18 July 2016

Lean 4.0

By Xavier Perrin (xperrin@xp-consulting.fr)

For some time, articles and posts about Lean 4.0 are spreading over magazines, blogs and social networks. This idea –  Lean 4.0 – is related to the concept of Industry 4.0, whose promoters explain that the emergence of new advanced technologies like 3D printing, robots, big data, and other digital applications, will dramatically change industry. Having recently read “The Second Machine Age” from E. McAfee and A. Brynjolfsson, I think they are right: the acceleration of innovation in these fields will definitively create new paradigms for industry. Lean 4.0, as it is presented, is in line with Industry 4.0. Authors explain that the emerging technologies allow to eliminate some wastes, by giving people more insightful information for continuous improvement. I just read, in a French magazine, an article about the successful digitalization of a big OEM of the automotive industry. Amongst other, they implemented an application which makes real time analysis and contextualization of machines parameters, and is able to detect weak signals which are immediately transmitted to operators, allowing them to react instantly. This kind of innovation is probably a great step for monitoring processes. Nevertheless, it is only a basic application of lean. And, using the suffix “4.0” fools the readers, as they will probably think that such innovations will revolutionize the “old Lean”, an idea which was born a few decades ago. Lean is about thinking. Besides, “Lean Thinking” is the title of the famous book of J. Womack and D. Jones. Most of the technologies which are associated with “4.0” allow people, in the best case, to get better information which are supposed to help them taking better decisions. I don’t think that it helps people to “think” differently. I know that this clarification will not count much against the wave of “4.0”. So, I will try, with your help if you accept to massively disseminate this post, to give another meaning to Lean 4.0. From my experience, I observe great differences in the maturity of companies regarding lean. I propose to define 4 levels of maturity. The highest level could be called Lean 4.0! The levels are summarized in the table below.

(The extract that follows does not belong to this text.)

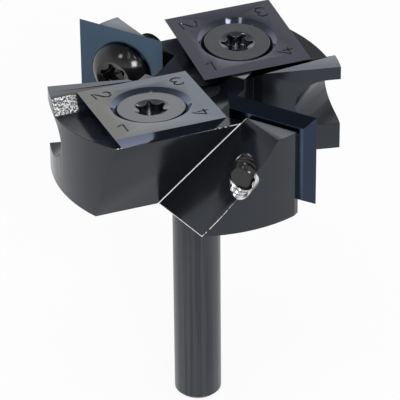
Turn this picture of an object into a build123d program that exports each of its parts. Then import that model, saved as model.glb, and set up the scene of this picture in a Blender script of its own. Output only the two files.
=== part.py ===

Lean 1.0 Companies which start with lean start by implementing tools. They generally view lean as a toolbox which promotes the participation of employees. For example, the tools are used for streamlining and clearing the workplace (5S), improving quality (Kaizen Circles) and improving productivity (TPM). We can find useful definitions and explanations in “The Lean Toolbox” of John Bicheno.

Lean 2.0 Managers of Lean 2.0 companies understand that, for greater performance, it is necessary to consider a “system” view of operations. Value-Stream-Mapping is the methodology which allow them and their employees to identify the value stream and to create the conditions of flow. Implementing One-Piece-Flow is the ultimate approach for reducing lead times by eliminating waste, starting with overproduction which is the worst muda. Reducing lot-sizes with the help of SMED, creating FIFO lanes, implementing supermarkets and pull systems are other steps, besides levelling (heijunka), for reducing lead times and increasing efficiency. “Learning to see”, the indispensable book of Mike Rother and John Shook, and “Creating Mixed Model Value Streams “, of Kevin Duggan, which addresses the context of high-mix, low volume operations, are among the better references for learning to become a Lean 2.0 enterprise.

Lean 3.0 Short lead times, improved flexibility and responsiveness, and efficient use of resources is not enough. These improvements only bring value if they are perfectly aligned with overall targets of the company. This cannot happen spontaneously. It is necessary to create a process by which all value streams and processes are aligned with the “true North” of the company. Such a process starts with top managers and involves all layers of the organization. It aims to create consensus between all stakeholders of the organization. It should be well planned and managed. Hoshin Kanri, or policy deployment, is the methodology which supports this process. It is well presented in the book of Pascal Dennis “Getting the Right Things Done”. As a result, one can expect increased efficiency and effectiveness.

Lean 4.0 Having created an organization where everyone, from employees to top-managers, perfectly knows what s/he has to do, isn’t sufficient. Everyone has to know how to find solutions for overcoming the obstacles which stand on the way to targets. This necessitates, for everybody in the organization, to “think scientifically”, that is, to overcome the biases and pitfalls of first ideas and fast solutions. This behavior isn’t natural or organic, as it was brilliantly demonstrated by Daniel Kahneman in is famous “Thinking fast and slow”. Adopting scientific thinking goes well beyond using PDCA and A3 reports. It should be a way of life. Everyone in the organization should learn this behavior from a teacher. And the teacher should not come from outside the organization. This is the role of managers to coach their teams in systematically thinking scientifically. Like Japanese martial-art practitioners who repeat, under the watchful gaze of their sensei (Master) codified series of gestures – so called kata – in order to make these gestures become natural. This learning process – improvement kata / coaching kata – has been well described and analyzed in the excellent book of Mike Rother “Toyota Kata”. This is obviously the secret of the success of this company, whose performance and ROI remain on the top for years.

Industry 4.0 undoubtedly refers to new paradigms and a new age for supplying goods and services. It will necessitate to deeply rethink our way to plan and monitor the supply chain. The suffix “4.0”, when placed after “Lean”, suggests the same kind of revolution. Paradoxically, if we consider the nature of improvements that it is expected to provide, it would only help in maturity levels Lean 1.0 and 2.0. This is the reason why I suggest to give another meaning to Lean 4.0. Lean 4.0 should be the highest level of lean maturity, the one which is about the way people think. I hope that Lean 4.0 will remain the privilege of humans for a long time.

One comment on “Lean 4.0”

  1. Hello,
    Again, interesting post!
    My five cents: What you call "Lean 4.0" (what's in a name?) should in fact be "Lean 101". Indeed: The evolution of Lean in our Western world has been the exact opposite of what Lean was/is all about: first get your culture (management style, long term thinking,goal dissipation, etc.) in order and then go ahead with the tools and techniques to get your "system" in place. It has taken quite some time, but let's hope that the spirits are getting there to understand the true force of Lean and the correct implementation (do not forget the five steps and apply them in order!). Last but not least: "Lean 5.0" might be the insight that implementing Lean is a long-term, never-ending effort that is based on a long-term vision and can not be measured in terms of €, $ or Yen alone and even less in "next quarter results"!!